We met with our midwife a few weeks ago at her home. Eliza completely ignored me as she had discovered a red toy car that she could climb in and out of and open and close the doors. When the midwife checked my blood pressure Eliza was in her own little world, and when she drew my blood, Eliza was happily playing with our other midwife’s daughter.

But when our midwife checked the baby’s heartbeat, Eliza snapped out of her play-filled trance and walked over to me. She looked at me with one-part curiosity, one-part confusion. Then she climbed on my lap and reached for the instrument on my belly as though she was investigating the cause of this strange but primal and familiar sound. She rubbed her hands in the gel on my stomach and curled up beside me. It occurred to me that she will rely on me and my cues to guide her through these next few months. It seems like a big, important and, somehow tender, responsibility.

savagemama: No Inside Voice

22 Jan

Lately I’ve noticed Eliza doesn’t really have an inside voice. I keep trying to encourage her to use it when she’s shouting one of the 10 words she knows throughout the day.

“Nilk!” she says when she wants her milk cup. “Nilk!”

“Inside voice baby,” I say trying to lower my own voice so she’ll get the picture.

“Nilk!” she shouts.

I called my mother yesterday to tell her that Eliza seems to have inherited her lack of volume control.

“She just shouts all the time,” I said. “I wonder where she gets that?” My mother just laughed. I’m pretty sure she was laughing at me. [Read More]

savagemama: Watching Mommy

22 Jan

When I took a shower yesterday morning, Eliza cruised around the bathroom chatting to herself, playing with everything in the room besides her toys. When I got out and dried off I went through my “beauty routine” of putting lotion on my face. Then I put a little product in my hair. My hair is wavy in this dry, dry climate and requires a little something to give it some life. As I ran my hands through my hair, I looked in the mirror and could see Eliza standing behind me, running her hands through her hair, mimicking me. I almost started to cry but instead picked her up, kissed her and sat her on the bathroom counter so she would be closer to me.
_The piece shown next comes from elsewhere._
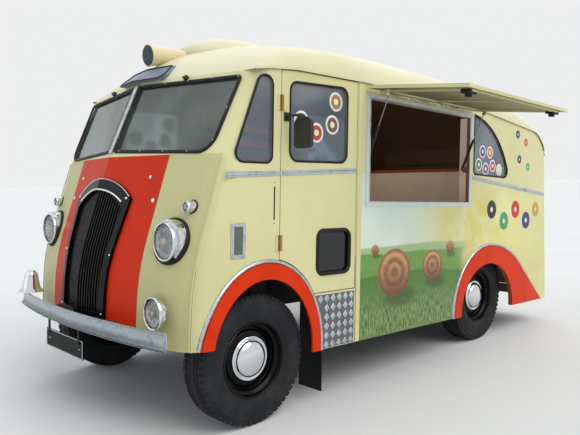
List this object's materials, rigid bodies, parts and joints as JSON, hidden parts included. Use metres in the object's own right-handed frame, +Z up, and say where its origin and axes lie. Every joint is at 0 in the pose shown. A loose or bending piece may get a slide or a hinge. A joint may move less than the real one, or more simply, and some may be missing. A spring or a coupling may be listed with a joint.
{
  "type": "ice cream van",
  "caption": "Forward-control ice cream van with a V-shaped nose and windscreen, rounded roof, side serving hatch on gas struts, cab and rear doors, steered front wheels.",
  "frame": {"origin": "middle of the whole outline, on the ground under the tyres", "axes": "+X to the front of the van, +Y to its left, +Z up"},
  "size_m": [4.4348, 2.8384, 2.3876],
  "materials": {
    "cream_paint": "gloss",
    "orange_paint": "gloss",
    "white_paint": "gloss",
    "dark_paint": "satin",
    "gloss_black": "gloss",
    "cast": "rough",
    "chrome": "polished",
    "bright": "brushed",
    "glass": "clear",
    "lens": "clear",
    "amber_lens": "gloss",
    "red_lens": "gloss",
    "tyre": "matt",
    "rubber": "matt",
    "black_trim": "satin",
    "plate": "gloss",
    "sign": "gloss",
    "horn": "gloss",
    "wood": "varnished",
    "trim_leather": "grained",
    "steel": "polished",
    "floor_paint": "matt"
  },
  "bodies": {
    "body": {"arch_bands": "orange_paint", "bell": "chrome", "chassis_frame": "dark_paint", "chequer_plates": "bright", "counters": "wood", "engine": "cast", "engine_cover": "dark_paint", "fixed_glass": "glass", "floor": "floor_paint", "front_axle": "cast", "front_bumper": "bright", "grille": "gloss_black", "grille_surround": "gloss_black", "hatch_frame": "white_paint", "lamp_bodies": "chrome", "lamp_lenses": "lens", "leaf_springs": "dark_paint", "left_cab_side": "cream_paint", "left_side": "cream_paint", "loudspeaker": "horn", "mud_flaps": "rubber", "nose_panel": "cream_paint", "number_plates": "plate", "rear_axle": "cast", "rear_lamps": "red_lens", "rear_panel": "cream_paint", "right_cab_side": "cream_paint", "right_side": "cream_paint", "roof": "cream_paint", "roof_fairing": "cream_paint", "seats": "trim_leather", "sign_board": "sign", "steering_wheel": "black_trim", "windscreen_surround": "cream_paint"},
    "hatch": {"hatch": "cream_paint", "hatch_catches": "black_trim"},
    "strut_tubes": {"strut_tubes": "black_trim"},
    "strut_rods": {"strut_rods": "steel"},
    "left_door": {"left_door": "cream_paint", "left_door_glass": "glass", "left_mirror": "black_trim"},
    "right_door": {"right_door": "cream_paint", "right_door_glass": "glass", "right_mirror": "black_trim"},
    "left_rear_door": {"left_rear_door": "cream_paint"},
    "right_rear_door": {"right_rear_door": "cream_paint"},
    "left_knuckle": {"left_knuckle": "cast"},
    "right_knuckle": {"right_knuckle": "cast"},
    "front_left_wheel": {"front_left_wheel": "gloss_black", "front_left_tyre": "tyre"},
    "front_right_wheel": {"front_right_wheel": "gloss_black", "front_right_tyre": "tyre"},
    "rear_left_wheel": {"rear_left_wheel": "gloss_black", "rear_left_tyre": "tyre"},
    "rear_right_wheel": {"rear_right_wheel": "gloss_black", "rear_right_tyre": "tyre"}
  },
  "joints": [
    {"name": "left_steer", "type": "hinge", "parent": "body", "child": "left_knuckle", "pos_m": [1.50359, 0.44582, 0.378], "axis": [-0.0414, 0, 0.9991], "range_deg": [-30, 30]},
    {"name": "right_steer", "type": "hinge", "parent": "body", "child": "right_knuckle", "pos_m": [1.50359, -1.02418, 0.378], "axis": [-0.0414, 0, 0.9991], "range_deg": [-30, 30]},
    {"name": "front_left_spin", "type": "hinge", "parent": "left_knuckle", "child": "front_left_wheel", "pos_m": [1.50359, 0.53082, 0.378], "axis": [0, 1, 0], "continuous": true},
    {"name": "front_right_spin", "type": "hinge", "parent": "right_knuckle", "child": "front_right_wheel", "pos_m": [1.50359, -1.10918, 0.378], "axis": [0, 1, 0], "continuous": true},
    {"name": "rear_left_spin", "type": "hinge", "parent": "body", "child": "rear_left_wheel", "pos_m": [-1.04641, 0.49682, 0.378], "axis": [0, 1, 0], "continuous": true},
    {"name": "rear_right_spin", "type": "hinge", "parent": "body", "child": "rear_right_wheel", "pos_m": [-1.04641, -1.07518, 0.378], "axis": [0, 1, 0], "continuous": true},
    {"name": "left_door_hinge", "type": "hinge", "parent": "body", "child": "left_door", "pos_m": [1.33416, 0.67882, 1.4369], "axis": [0.0414, 0, -0.9991], "range_deg": [0, 75]},
    {"name": "right_door_hinge", "type": "hinge", "parent": "body", "child": "right_door", "pos_m": [1.33416, -1.25718, 1.4369], "axis": [-0.0414, 0, 0.9991], "range_deg": [0, 75]},
    {"name": "left_rear_door_hinge", "type": "hinge", "parent": "body", "child": "left_rear_door", "pos_m": [-2.16504, 0.62332, 0.94678], "axis": [-0.042, 0, -0.9991], "range_deg": [0, 95]},
    {"name": "right_rear_door_hinge", "type": "hinge", "parent": "body", "child": "right_rear_door", "pos_m": [-2.16504, -1.20168, 0.94678], "axis": [0.042, 0, 0.9991], "range_deg": [0, 95]},
    {"name": "hatch_hinge", "type": "hinge", "parent": "body", "child": "hatch", "pos_m": [-0.11781, 0.67882, 1.9503], "axis": [0.9991, 0, 0.0414], "range_deg": [-84, 0]},
    {"name": "strut_swing", "type": "hinge", "parent": "body", "child": "strut_tubes", "pos_m": [-0.09854, 0.62482, 1.48469], "axis": [0.9991, 0, 0.0414], "range_deg": [-1, 20]},
    {"name": "strut_slide", "type": "slide", "parent": "strut_tubes", "child": "strut_rods", "axis": [-0.0383, 0.3799, 0.9242], "range_m": [-0.13, 0.002]}
  ],
  "couplings": [
    {"joint": "right_steer", "follows": "left_steer", "ratio": 1},
    {"joint": "strut_swing", "follows": "hatch_hinge", "ratio": -0.20183},
    {"joint": "strut_slide", "follows": "hatch_hinge", "m_per_rad": 0.084842}
  ]
}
I’m finding I don’t want her too far from me these days.

savagemama: Not Exactly a Temple

17 Jan

Lately Eliza is finding her words. She calls milk “nilk,” cats “neow” and her dolls “bebe.” She calls me “me-me,” Seth “da” and Imogene, “mo mo.” When she wants a bite of whatever I’m eating, she says “bite, bite, bite” reaching her little hand into the air toward me and furrowing her brow as though I’ve not fed her in weeks. She keeps shouting “bite” (why say it once when you can say it 16 times!) until I give in or gobble up the small portion of food I’ve managed to keep for myself and say, “all gone.”

Although it may sound like it, I’m not depriving this voracious little angel of sustinence. Most of the time I’m trying to keep her from eating the crap that I’m craving these days.

I wish I were one of those pregnant women who crave oranges or nuts, that my sweet tooth could be sated with a nice fresh apple or a glass of juice. But I haven’t proven that lucky. While I try, trust me I do, my pregnant body is less of a temple and more of a shrine to the white powdered donut. [Read More]

savagemama: Little Something for Everyone

5 Jan

Last week Eliza and I had a lunch of decadence. We went to a local pub because I was craving a cheeseburger. We found a quiet table and after strapping Eliza into a high chair I realized we had positioned ourselves right next to one of Missoula’s infamous writers.

I ordered bacon on my cheeseburger, vanilla ice cream for Eliza and sat back for an hour of eavesdropping about Missoula’s literati. I couldn’t have imagined a better way to spend an afternoon.